Oculus claims that the DK2 display is a low-persistence OLED screen capable of a 75 Hz refresh rate. This means that Oculus is overclocking the Note 3 display panel from its stock 60 Hz, which results in smoother motion.

We may have exhausted the headset's goodies, but this teardown ain't over yet. We turn your attention now to the positional tracking camera.

The DK2 positional tracker's stand has several articulation joints and a tripod mount so you know it will always be there for you, bending over backward to help.

The positional camera itself is attached to its stand with two small clips. Once detached, we're free to crack it open to find the real goodies inside.

We take off a filter that we guess blocks visible light, allowing only IR light into the camera.

We use some high-tech hacking to prove our theory: tape, a cellphone, and a remote control.

Voilà! Visible light filtered out, IR beam clearly shining through. Visual victory!

A sneaky cover plate hides a couple screws on the positional tracker's body, but our opening pick quickly sniffs them out.

Once inside, the positional camera's motherboard and lens assembly are removed with ease.

We quickly dispense with two more screws, and then pop the lens assembly off the motherboard.

Upon freeing this baby motherboard from its enclosure, we spy the positional camera's CMOS image sensor.

There are several ICs on the positional camera motherboard:

Microchip Technology 24AA128 I2C CMOS Serial EEPROM

SIWARD 12.0 4C Crystal Oscillator

S033 HVG 107Y

Etron Technology eSP570 webcam controller

The Oculus Rift Development Kit 2 Repairability Score: 9 out of 10 (10 is best)

Standard Phillips #0 screws are used in both the headset and positional tracker, making it a cinch to open them.

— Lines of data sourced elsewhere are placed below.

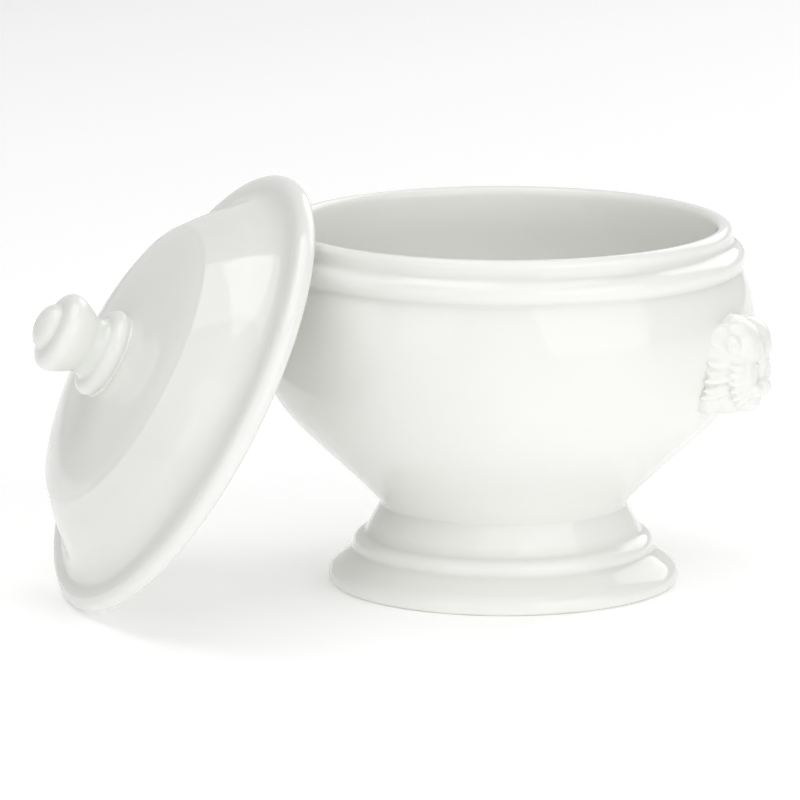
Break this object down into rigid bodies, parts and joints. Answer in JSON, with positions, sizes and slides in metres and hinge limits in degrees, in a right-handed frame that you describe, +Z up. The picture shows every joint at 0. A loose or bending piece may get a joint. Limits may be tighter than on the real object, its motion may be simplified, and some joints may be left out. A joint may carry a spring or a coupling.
{
  "type": "sugar bowl",
  "caption": "Round footed porcelain bowl with a bead under the lip, lion-head handles on opposite sides, and a domed lid with a turned knob.",
  "frame": {"origin": "centre of the foot ring on the table", "axes": "+Z up the bowl's axis, +X out through the right lion's nose, so -X is out through the left lion's nose; the lid leans against the bowl between -X and -Y"},
  "size_m": [0.177, 0.1659, 0.1035],
  "materials": {
    "glaze": "clear gloss glaze over off-white porcelain",
    "moulded_glaze": "clear gloss glaze, pooled a little in the moulded hollows"
  },
  "bodies": {
    "bowl": {"bowl": "glaze", "pedestal_foot": "glaze", "lion_head_right": "moulded_glaze", "lion_head_left": "moulded_glaze"},
    "lid": {"lid": "glaze", "lid_knob": "glaze"}
  },
  "joints": [
    {"name": "lid_swing", "type": "hinge", "parent": "bowl", "child": "lid", "pos_m": [0.00054, 0.00052, 0.0073], "axis": [-0.6896, 0.7242, 0], "range_deg": [0, 61.4]}
  ]
}
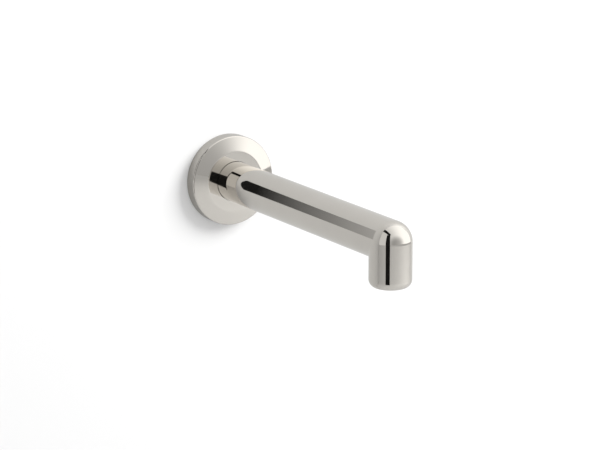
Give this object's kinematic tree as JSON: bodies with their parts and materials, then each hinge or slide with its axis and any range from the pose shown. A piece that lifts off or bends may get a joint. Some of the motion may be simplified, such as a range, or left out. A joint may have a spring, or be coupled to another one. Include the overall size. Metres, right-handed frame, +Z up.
{
  "type": "wall mounted bath spout",
  "caption": "Straight round bath spout with a ball-cornered down-turned outlet and a sliding round wall flange, slipped over a supply pipe and locked by a hidden set screw.",
  "frame": {"origin": "on the wall plane at the centre of the supply bore, which is the tube's axis", "axes": "+Z up, +Y into the wall along the tube's axis, -Y the way the spout reaches out"},
  "size_m": [0.0698, 0.2505, 0.0698],
  "materials": {
    "polished_nickel": "polished",
    "machined_brass": "satin",
    "stainless_steel": "satin",
    "black_rubber": "matte",
    "foam_gasket": "matte",
    "grey_plastic": "satin",
    "white_plastic": "satin"
  },
  "bodies": {
    "spout": {"spout_tube": "polished_nickel", "outlet_elbow": "polished_nickel", "inlet_bushing": "machined_brass", "bushing_oring": "black_rubber", "front_pipe_oring": "black_rubber", "rear_pipe_oring": "black_rubber"},
    "escutcheon": {"escutcheon": "polished_nickel", "escutcheon_oring": "black_rubber", "wall_gasket": "foam_gasket"},
    "set_screw": {"set_screw": "stainless_steel"},
    "washer": {"outlet_washer": "black_rubber"},
    "straightener": {"straightener_housing": "grey_plastic", "straightener_core": "white_plastic", "lower_screen": "stainless_steel", "upper_screen": "stainless_steel", "screen_spacer": "white_plastic", "inlet_strainer": "stainless_steel"}
  },
  "joints": [
    {"name": "escutcheon_slide", "type": "slide", "parent": "spout", "child": "escutcheon", "axis": [0, -1, 0], "range_m": [0, 0.205]},
    {"name": "set_screw_travel", "type": "slide", "parent": "spout", "child": "set_screw", "axis": [0, 0, -1], "range_m": [0, 0.0029]},
    {"name": "washer_travel", "type": "slide", "parent": "spout", "child": "washer", "axis": [0, 0, -1], "range_m": [0, 0.008]},
    {"name": "straightener_turn", "type": "hinge", "parent": "washer", "child": "straightener", "pos_m": [0, -0.235, -0.027], "axis": [0, 0, -1], "range_deg": [0, 2880]}
  ],
  "couplings": [
    {"joint": "washer_travel", "follows": "straightener_turn", "m_per_rad": 0.00015915}
  ]
}
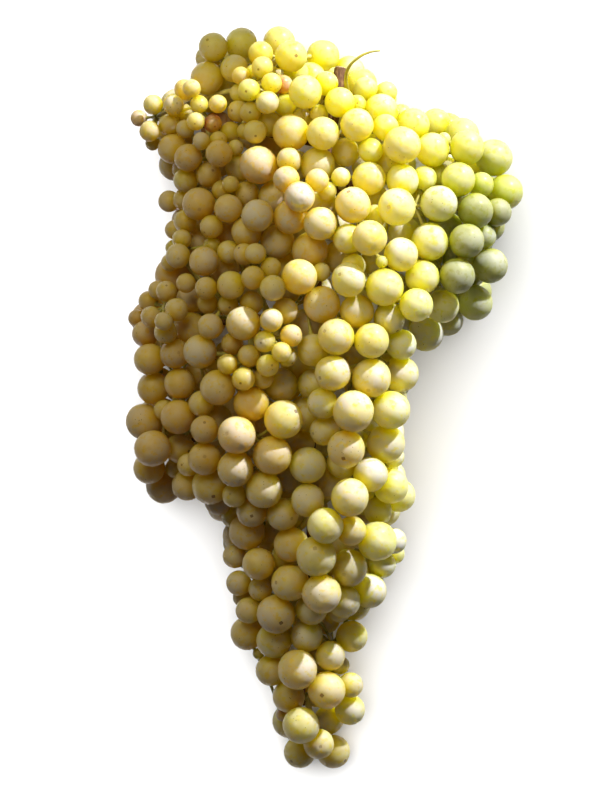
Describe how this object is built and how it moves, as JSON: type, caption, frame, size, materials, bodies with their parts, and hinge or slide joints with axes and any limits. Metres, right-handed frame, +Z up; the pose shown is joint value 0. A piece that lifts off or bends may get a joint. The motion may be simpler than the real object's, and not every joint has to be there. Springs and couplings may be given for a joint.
{
  "type": "bunch of grapes",
  "caption": "Long winged bunch of white wine grapes laid down: small round berries on pedicels, sprigs and a woody axis, with a thin dry tendril at the cut stem.",
  "frame": {"origin": "centre of the bunch's outline, seen from above, at the surface that it lies on", "axes": "+Y from the tail of the bunch to its cut stem, +Z up through the thickness of the laid bunch, +X towards its wing"},
  "size_m": [0.156, 0.2976, 0.0812],
  "materials": {
    "berries": "thin waxy grape skin, satin, with a pale bloom",
    "wood": "dry brown stem bark, matte",
    "green_stem": "dry yellow-green tendril, satin"
  },
  "bodies": {
    "root": {"rachis": "wood", "sprig_column_low": "berries", "sprig_column_mid": "berries", "sprig_column_top": "berries", "sprig_crown_left": "berries", "sprig_crown_right": "berries", "sprig_crown_shot": "berries", "sprig_crown_small": "berries", "sprig_heart_left": "berries", "sprig_heart_low": "berries", "sprig_heart_mid": "berries", "sprig_heart_top": "berries", "sprig_left_inner": "berries", "sprig_left_low": "berries", "sprig_left_low_outer": "berries", "sprig_left_mid": "berries", "sprig_left_mid_inner": "berries", "sprig_left_mid_outer": "berries", "sprig_left_outer": "berries", "sprig_left_tip": "berries", "sprig_left_upper": "berries", "sprig_lower_left": "berries", "sprig_lower_mid": "berries", "sprig_lower_right": "berries", "sprig_middle_left": "berries", "sprig_middle_low": "berries", "sprig_middle_right": "berries", "sprig_neck_left": "berries", "sprig_neck_right": "berries", "sprig_neck_top": "berries", "sprig_right_shoulder": "berries", "sprig_rosette": "berries", "sprig_rosette_low": "berries", "sprig_shoulder_low": "berries", "sprig_shoulder_mid": "berries", "sprig_shoulder_tip": "berries", "sprig_shoulder_top": "berries", "sprig_tail_left": "berries", "sprig_tail_low": "berries", "sprig_tail_right": "berries", "sprig_tail_tip": "berries", "sprig_under_column": "berries", "sprig_under_column_low": "berries", "sprig_under_crown": "berries", "sprig_under_heart": "berries", "sprig_under_heart_top": "berries", "sprig_under_left_low": "berries", "sprig_under_left_tip": "berries", "sprig_under_middle": "berries", "sprig_under_neck": "berries", "sprig_under_rosette": "berries", "sprig_under_shoulder": "berries", "sprig_under_upper_left": "berries", "sprig_under_wing": "berries", "sprig_under_wing_low": "berries", "sprig_wing_low": "berries", "sprig_wing_root": "berries", "sprig_wing_tip": "berries", "sprig_wing_top": "berries", "tendril": "green_stem"}
  },
  "joints": []
}
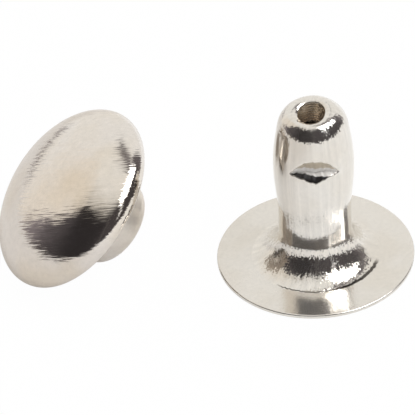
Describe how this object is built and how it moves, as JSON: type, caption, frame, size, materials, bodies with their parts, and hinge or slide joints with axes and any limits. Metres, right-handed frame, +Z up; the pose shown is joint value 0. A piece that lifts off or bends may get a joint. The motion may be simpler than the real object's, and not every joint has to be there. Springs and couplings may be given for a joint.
{
  "type": "hollow rivet",
  "caption": "Two-part hollow rivet: a tubular post on a flange, with an open rounded nose and pressed notches, and a domed cap with a socket lying beside it.",
  "frame": {"origin": "centre of the underside of the post's flange, on the plane that the post and the cap rest on", "axes": "+Z up along the post's axis from flange to nose; +X from the cap, which lies on the -X side, to the post; -Y is the side that the first pressed notch faces"},
  "size_m": [0.0189, 0.0101, 0.0083],
  "materials": {
    "post_plate": "bright nickel plate on thin drawn steel, with fine draw lines along the shank",
    "cap_plate": "bright nickel plate, lightly brushed across the crown",
    "socket_plate": "bright nickel plate on a drawn eyelet"
  },
  "bodies": {
    "root": {"post": "post_plate", "cap_shell": "cap_plate", "cap_socket": "socket_plate"}
  },
  "joints": []
}
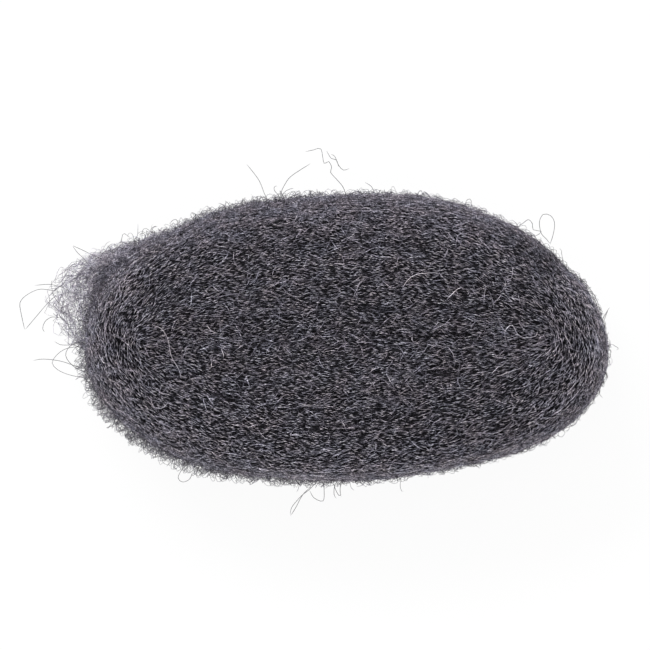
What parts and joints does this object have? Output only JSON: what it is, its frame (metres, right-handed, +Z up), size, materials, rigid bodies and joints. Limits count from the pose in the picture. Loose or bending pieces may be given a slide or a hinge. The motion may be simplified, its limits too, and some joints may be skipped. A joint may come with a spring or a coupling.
{
  "type": "steel wool pad",
  "caption": "Steel wool pad: a ribbon of fine steel fibres wound into a flat oval roll that lies on its wound end, for scouring, cleaning and polishing.",
  "frame": {"origin": "centre of the roll's underside, on the surface that it lies on", "axes": "+Z up out of the upper wound end; +X along the flat fold that the winding starts from, the roll's longest extent; +Y across the fold, the outer end of the ribbon being at +X +Y"},
  "size_m": [0.1046, 0.0574, 0.0405],
  "materials": {
    "steel_wool": "dull dark grey, a tangle of fine steel fibres with small bright glints"
  },
  "bodies": {
    "root": {"wool_roll": "steel_wool"}
  },
  "joints": []
}
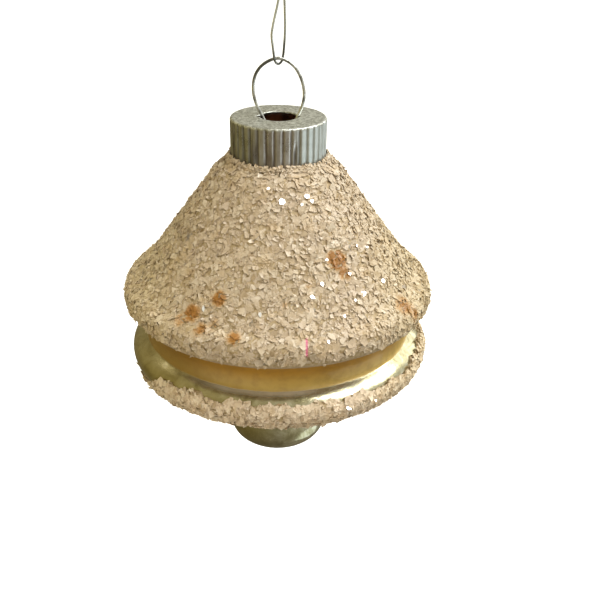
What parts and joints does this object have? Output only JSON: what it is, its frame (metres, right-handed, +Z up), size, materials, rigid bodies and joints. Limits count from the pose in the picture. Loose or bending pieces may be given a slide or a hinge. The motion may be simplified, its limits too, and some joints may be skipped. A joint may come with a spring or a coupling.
{
  "type": "hanging glass ornament",
  "caption": "Spinning-top shaped silvered glass ornament crusted with mica flakes, with a fluted metal cap, spring-wire ring and wire hanging hook.",
  "frame": {"origin": "the hang point: the inside top of the hook's crook, where a branch or rod carries the ornament", "axes": "+Z up along the ornament's axis; +X in the plane of the hanger ring, to the right as seen from the front; +Y to the back"},
  "size_m": [0.0644, 0.0644, 0.1176],
  "materials": {
    "hook_wire": "satin",
    "clip_wire": "satin",
    "cap_metal": "satin",
    "silvered_glass": "gloss",
    "mica_flakes": "satin"
  },
  "bodies": {
    "hook": {"ornament_hook": "hook_wire"},
    "clip": {"hanger_clip": "clip_wire"},
    "cap": {"cap": "cap_metal"},
    "glass": {"glass_body": "silvered_glass", "mica_crust_upper": "mica_flakes", "mica_crust_lower": "mica_flakes"}
  },
  "joints": [
    {"name": "ornament_swing", "type": "hinge", "parent": "hook", "child": "clip", "pos_m": [0, 0, -0.03061], "axis": [1, 0, 0], "range_deg": [-75, 75]},
    {"name": "clip_rock", "type": "hinge", "parent": "clip", "child": "cap", "pos_m": [0, 0, -0.04176], "axis": [1, 0, 0], "range_deg": [-8, 8]},
    {"name": "cap_pull_off", "type": "slide", "parent": "cap", "child": "glass", "axis": [0, 0, -1], "range_m": [0, 0.014]}
  ]
}
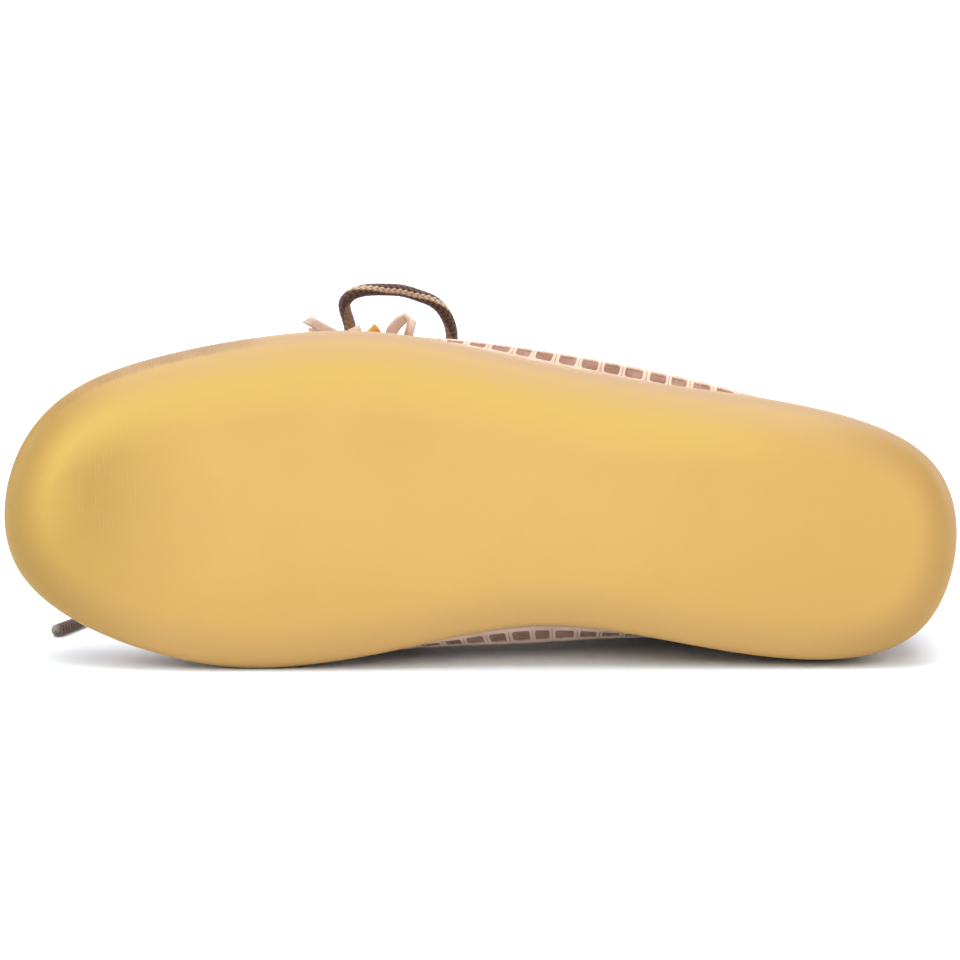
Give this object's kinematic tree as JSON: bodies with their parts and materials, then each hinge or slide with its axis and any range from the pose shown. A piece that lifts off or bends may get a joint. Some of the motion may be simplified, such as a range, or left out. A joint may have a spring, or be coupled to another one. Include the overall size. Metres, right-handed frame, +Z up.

Cable management is much improved from the original development kit, and the elimination of the control box makes for a simpler, more streamlined device.

The use of a common smartphone display means that replacement parts are readily available!

Getting into the positional tracker without a repair guide is a bit of a doozy. Prying around the edge won't help you here, but a thin tool in the front will.